Viewers also can navigate the vast amount of extra footage through topic sections such as “Branding,” “Corporate Crime,” “Ethics and Values,” “Marketing,” “Perception Management” and “Privatization.”

“Wherever your interests lie, you can go deeper into those subjects,” Achbar said.

Achbar also said he realizes the film can be disturbing, if not downright appalling, for people hearing the stories for the first time of a Bolivian community whose water supply was privatized. Citizens were charged a huge portion of their meager weekly salaries for water and barred from collecting rainwater or gathering water in any other way. Another disturbing tale is the story of farms in India where a corporation introduced a genetically manufactured seed that would destroy the ground for future farming after one crop yield.

For that, he designed the “More Strategies for Change” topic on the DVD, which focuses on positive steps corporations and the public can take to prevent some of the more disastrous byproducts of a corporate-driven society.

Another section follows up on what happened to two Fox News investigative reporters interviewed for the film.
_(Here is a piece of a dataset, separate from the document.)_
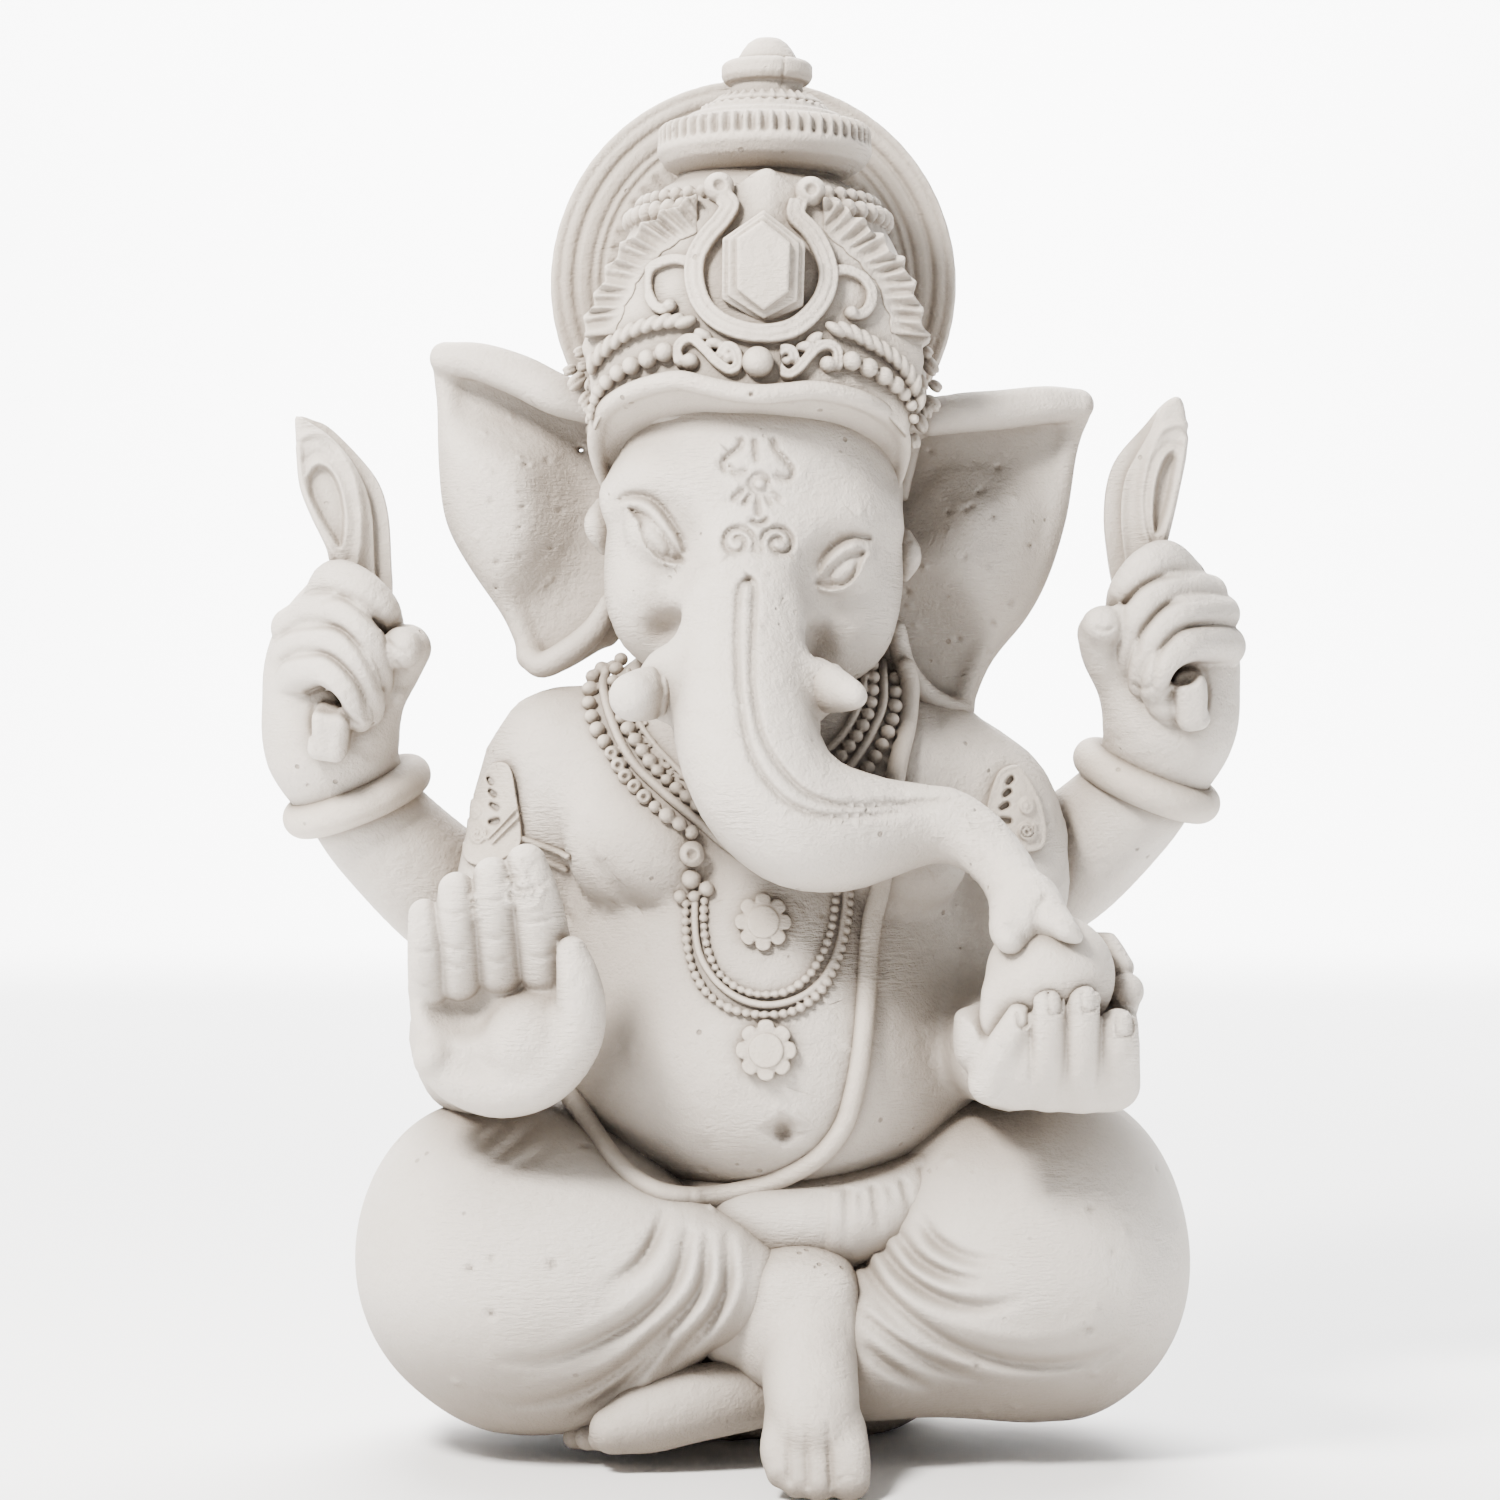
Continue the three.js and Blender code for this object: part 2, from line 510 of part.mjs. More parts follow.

The two lost their jobs for refusing to falsify evidence and news reports — at their superiors' behest — on an investigation of Monsanto Corp. and its use of growth hormones.
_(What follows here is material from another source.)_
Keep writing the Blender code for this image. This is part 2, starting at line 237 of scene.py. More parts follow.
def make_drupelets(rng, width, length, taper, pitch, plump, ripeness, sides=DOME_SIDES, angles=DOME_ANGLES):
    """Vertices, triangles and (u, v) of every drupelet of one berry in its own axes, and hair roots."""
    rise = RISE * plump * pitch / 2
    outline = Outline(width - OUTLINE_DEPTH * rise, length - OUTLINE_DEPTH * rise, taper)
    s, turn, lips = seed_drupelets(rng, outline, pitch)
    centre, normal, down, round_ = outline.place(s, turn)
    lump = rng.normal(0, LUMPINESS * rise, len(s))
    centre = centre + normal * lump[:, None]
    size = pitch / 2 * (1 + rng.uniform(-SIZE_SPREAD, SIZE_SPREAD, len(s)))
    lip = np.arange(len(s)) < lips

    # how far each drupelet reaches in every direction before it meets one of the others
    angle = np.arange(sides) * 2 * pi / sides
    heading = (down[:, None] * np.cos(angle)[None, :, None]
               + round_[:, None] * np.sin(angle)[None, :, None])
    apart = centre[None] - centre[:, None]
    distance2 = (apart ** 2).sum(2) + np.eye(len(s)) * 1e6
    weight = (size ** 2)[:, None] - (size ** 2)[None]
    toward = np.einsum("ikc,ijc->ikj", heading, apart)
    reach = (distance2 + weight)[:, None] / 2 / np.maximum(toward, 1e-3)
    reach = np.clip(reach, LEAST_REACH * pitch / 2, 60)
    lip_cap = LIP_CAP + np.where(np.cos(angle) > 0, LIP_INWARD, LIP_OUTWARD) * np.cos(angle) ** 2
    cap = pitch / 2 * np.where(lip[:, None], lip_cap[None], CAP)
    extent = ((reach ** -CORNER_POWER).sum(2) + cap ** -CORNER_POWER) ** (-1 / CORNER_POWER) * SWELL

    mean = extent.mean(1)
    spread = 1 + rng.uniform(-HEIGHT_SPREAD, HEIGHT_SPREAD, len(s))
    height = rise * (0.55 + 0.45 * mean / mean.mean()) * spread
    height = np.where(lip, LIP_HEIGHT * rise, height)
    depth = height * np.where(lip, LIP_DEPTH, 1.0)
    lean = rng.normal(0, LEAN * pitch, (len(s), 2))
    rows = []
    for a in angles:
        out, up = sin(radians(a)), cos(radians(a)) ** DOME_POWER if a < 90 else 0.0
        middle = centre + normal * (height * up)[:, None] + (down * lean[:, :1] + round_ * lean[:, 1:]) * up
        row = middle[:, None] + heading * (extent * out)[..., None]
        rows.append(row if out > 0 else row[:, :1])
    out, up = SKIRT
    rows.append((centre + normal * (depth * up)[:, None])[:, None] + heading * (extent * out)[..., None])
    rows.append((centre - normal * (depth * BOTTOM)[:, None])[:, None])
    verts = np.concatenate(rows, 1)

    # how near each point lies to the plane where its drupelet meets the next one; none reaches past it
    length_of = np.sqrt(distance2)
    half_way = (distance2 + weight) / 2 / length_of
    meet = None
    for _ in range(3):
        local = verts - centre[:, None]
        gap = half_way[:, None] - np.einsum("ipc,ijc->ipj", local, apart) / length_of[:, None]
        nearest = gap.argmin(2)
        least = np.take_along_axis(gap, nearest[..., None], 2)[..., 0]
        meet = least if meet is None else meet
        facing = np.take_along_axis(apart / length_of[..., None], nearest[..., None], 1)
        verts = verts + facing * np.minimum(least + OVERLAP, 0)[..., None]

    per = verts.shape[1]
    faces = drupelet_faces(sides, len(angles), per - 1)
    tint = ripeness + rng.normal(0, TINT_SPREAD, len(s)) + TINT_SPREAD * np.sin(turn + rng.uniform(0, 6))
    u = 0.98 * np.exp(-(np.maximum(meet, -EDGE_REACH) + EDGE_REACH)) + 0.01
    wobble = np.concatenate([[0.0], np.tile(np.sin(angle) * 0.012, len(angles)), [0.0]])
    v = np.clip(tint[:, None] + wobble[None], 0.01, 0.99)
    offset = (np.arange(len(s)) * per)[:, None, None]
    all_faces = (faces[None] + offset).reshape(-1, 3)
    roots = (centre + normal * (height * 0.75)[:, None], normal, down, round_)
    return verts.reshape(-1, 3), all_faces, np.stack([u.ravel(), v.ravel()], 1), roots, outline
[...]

Disc one offers two commentary tracks, one with Achbar and co-director Abbot and the other with writer Bakan, who also wrote the book The Corporation: The Pathological Pursuit of Profit and Power.

“We gave Joel his own, because he's got a lot to say and he's so interesting,” Achbar said.

The filmmakers are Canadian, which gave them a different perspective on the subject, Achbar said.

“We have this kind of critical distance,” he said. “We [Canadians] are very intricately affected by the United States, but we have very little ability to affect the United States.”